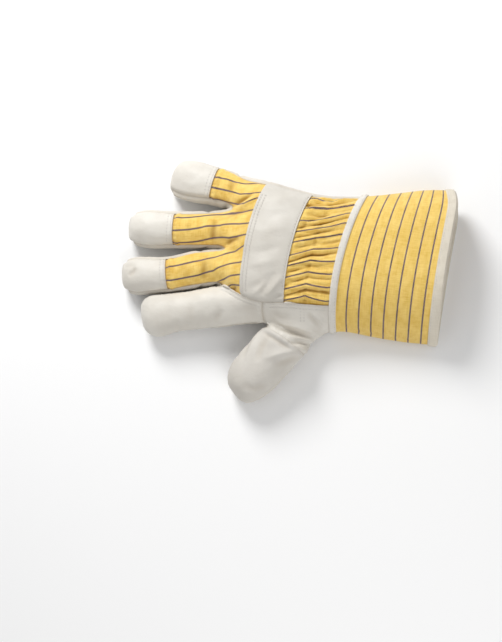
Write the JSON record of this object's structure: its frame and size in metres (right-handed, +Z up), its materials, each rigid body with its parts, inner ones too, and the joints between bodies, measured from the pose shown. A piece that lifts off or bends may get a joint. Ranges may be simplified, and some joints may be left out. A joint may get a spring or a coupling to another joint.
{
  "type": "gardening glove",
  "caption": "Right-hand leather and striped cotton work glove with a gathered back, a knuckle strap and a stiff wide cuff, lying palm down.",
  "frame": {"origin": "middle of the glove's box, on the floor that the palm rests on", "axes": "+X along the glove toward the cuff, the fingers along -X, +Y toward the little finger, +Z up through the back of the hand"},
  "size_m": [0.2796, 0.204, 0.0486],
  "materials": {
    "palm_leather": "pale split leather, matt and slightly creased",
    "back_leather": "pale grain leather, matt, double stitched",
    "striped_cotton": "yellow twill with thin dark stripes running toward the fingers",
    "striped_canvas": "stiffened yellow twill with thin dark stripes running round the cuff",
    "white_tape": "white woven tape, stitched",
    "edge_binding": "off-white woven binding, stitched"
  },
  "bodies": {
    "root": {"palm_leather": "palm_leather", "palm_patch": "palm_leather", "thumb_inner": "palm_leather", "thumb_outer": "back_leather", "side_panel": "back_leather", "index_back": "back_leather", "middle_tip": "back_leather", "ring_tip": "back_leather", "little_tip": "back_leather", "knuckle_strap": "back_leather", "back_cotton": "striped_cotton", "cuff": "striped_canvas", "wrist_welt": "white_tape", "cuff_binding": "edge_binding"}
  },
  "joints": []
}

...

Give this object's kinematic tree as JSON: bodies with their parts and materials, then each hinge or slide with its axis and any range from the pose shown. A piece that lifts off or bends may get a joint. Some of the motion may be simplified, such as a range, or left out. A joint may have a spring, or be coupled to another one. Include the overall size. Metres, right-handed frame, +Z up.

## Objective
List the lines that contain the word "JSON".

## Problem solution
Write the JSON record of this object's structure: its frame and size in metres (right-handed, +Z up), its materials, each rigid body with its parts, inner ones too, and the joints between bodies, measured from the pose shown. A piece that lifts off or bends may get a joint. Ranges may be simplified, and some joints may be left out. A joint may get a spring or a coupling to another joint.
Give this object's kinematic tree as JSON: bodies with their parts and materials, then each hinge or slide with its axis and any range from the pose shown. A piece that lifts off or bends may get a joint. Some of the motion may be simplified, such as a range, or left out. A joint may have a spring, or be coupled to another one. Include the overall size. Metres, right-handed frame, +Z up.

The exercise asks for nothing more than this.